An assessment rubric is a more detailed and structured tool that breaks down the assessment criteria into different levels or categories of performance, typically ranging from poor to excellent, on a percentage scale. They can make a markers life easier by ensuring consistency and objectivity in grading or evaluation, provide a clear framework for assessing performance, and reduce time spent on grading.

Additionally, assessment rubrics can help students to understand the aims and requirements of an assessment task and can support them in understanding the outcome of their assessed work i.e., how the markers reached their decision, positive areas of feedback and feedforward comments that allow students to recognise their future development needs. 

Top Tips for Writing Assessment Rubrics


  1. Start by clarifying the purpose of the assessment and what specific skills or learning outcomes you want to evaluate.
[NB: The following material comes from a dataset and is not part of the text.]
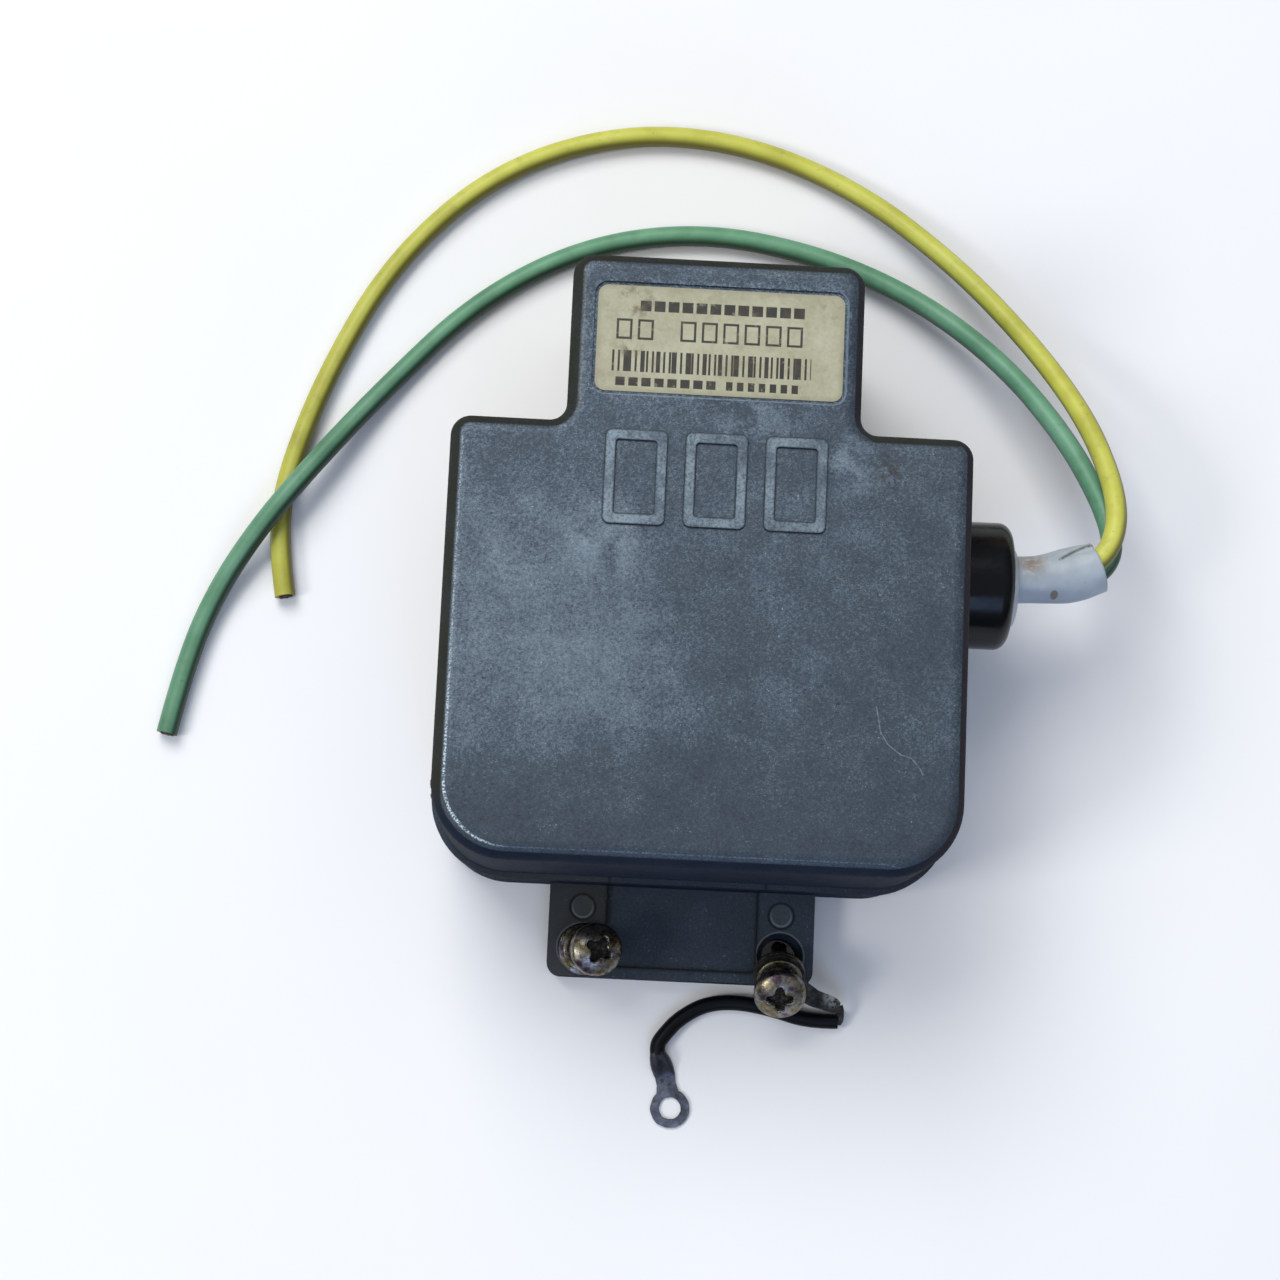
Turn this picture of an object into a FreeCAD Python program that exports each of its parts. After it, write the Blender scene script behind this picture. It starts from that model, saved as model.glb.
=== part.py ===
import FreeCAD, Part
import math
import os

from FreeCAD import Vector

# A small pulsed X-band magnetron in a T-shaped die-cast housing, in millimetres.
# The origin is the centre of the waveguide port on the flange face. +Z points away
# from the waveguide, +Y towards the narrow neck and +X towards the high-voltage leads.

# Waveguide flange
FLANGE_SIDE = 41.4
FLANGE_THICKNESS = 5.5
FLANGE_CORNER = 2.2
GUIDE_BROAD = 22.86
GUIDE_NARROW = 10.16
HOLE_PITCH_X = 30.99
HOLE_PITCH_Y = 32.51
CAPTIVE_HOLE = 5.6
CAPTIVE_CHAMFER = 0.8
TAPPED_HOLE = 3.3
TAPPED_DEPTH = 8.0
TAPPED_BOSS = 8.0
TAPPED_BOSS_TOP = 10.0
TAB_PANEL_HALF = 11.8
TAB_PANEL_RIM = 1.6
TAB_PANEL_DEPTH = 0.9
TAB_PANEL_CORNER = 1.2
PIN_MARK = 4.0
PIN_MARK_DEPTH = 0.3
PIN_MARK_Y = -10.0

# Housing
BODY_HALF = 38.35
BODY_LOW_Y = -6.5
SHOULDER_Y = 58.2
NECK_HALF = 21.6
NECK_TOP_Y = 83.5
BODY_CORNER = 11.0
SHOULDER_CORNER = 3.0
NECK_ROOT = 2.5
NECK_CORNER = 3.2
BACK_Z = 1.0
SPLIT_Z = 22.0
WALL = 2.6
FACE = 2.8
FLOOR = 3.0
LIP = 0.8
LIP_HEIGHT = 2.4
EDGE_ROUND = 2.6
BACK_ROUND = 1.5
SPIGOT = 1.2
SPIGOT_HEIGHT = 2.0
SPIGOT_GAP = 0.25
FOOT_LAND = 9.0
LEAST_CORNER = 0.5
WALL_INNER_X = BODY_HALF - WALL
FLOOR_TOP_Z = BACK_Z + FLOOR

# Label recess and cast pads on the front face
LABEL_WIDTH = 36.3
LABEL_HEIGHT = 16.0
LABEL_X = 0.4
LABEL_Y = 70.5
LABEL_CORNER = 1.5
LABEL_THICKNESS = 0.15
LABEL_RECESS = 0.35
LABEL_MARGIN = 0.5
CAST_PAD_COUNT = 3
CAST_PAD_WIDTH = 9.0
CAST_PAD_HEIGHT = 14.0
CAST_PAD_PITCH = 11.7
CAST_PAD_STROKE = 1.5
CAST_PAD_CORNER = 1.0
CAST_PAD_INNER_CORNER = 0.5
CAST_PAD_RISE = 0.35
CAST_PAD_Y = 49.7
CAST_PAD_X = 0.5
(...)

This will guide the development of your rubric.
  2. Break down the assessment into its essential components or criteria. These should reflect the specific skills or knowledge you want to assess. Be clear and specific about what you're looking for.
  3. Use straightforward and unambiguous language in your rubric. Avoid jargon or complex terminology that may confuse students or other assessors.
  4. Create a clear and logical progression of performance levels, each criterion should provide detailed descriptions of what constitutes achievement at that level (check if your school has example assessment rubrics/criteria as a starting point).
  5. Consider assigning different weightings to each criterion. Some of the rubric criterion will be more significant than others, g., theoretical application, criticality, and structure weightings will defer (this will be guided by the knowledge outcomes).
  6. Check for parity across grade boundaries Consider what a student would need to do to obtain each classification- be clear about the components which make up good performance, e.g., clear structure, argument, engagement with critical material. It is best to start at a pass, and work towards a first class. Criteria should concentrate on what the student has done, rather than what they have not done. 
  7. Leave space on the rubric for assessors to provide feedback to students. This can be particularly helpful for offering constructive feedback on areas of improvement.
  8. Best practice is to ask colleagues to read your criteria and check them for clarity before using them.
  9. Criteria may be revised from year-to-year in response to feedback and your own experience of using it Rubrics can and should evolve to become more effective over time.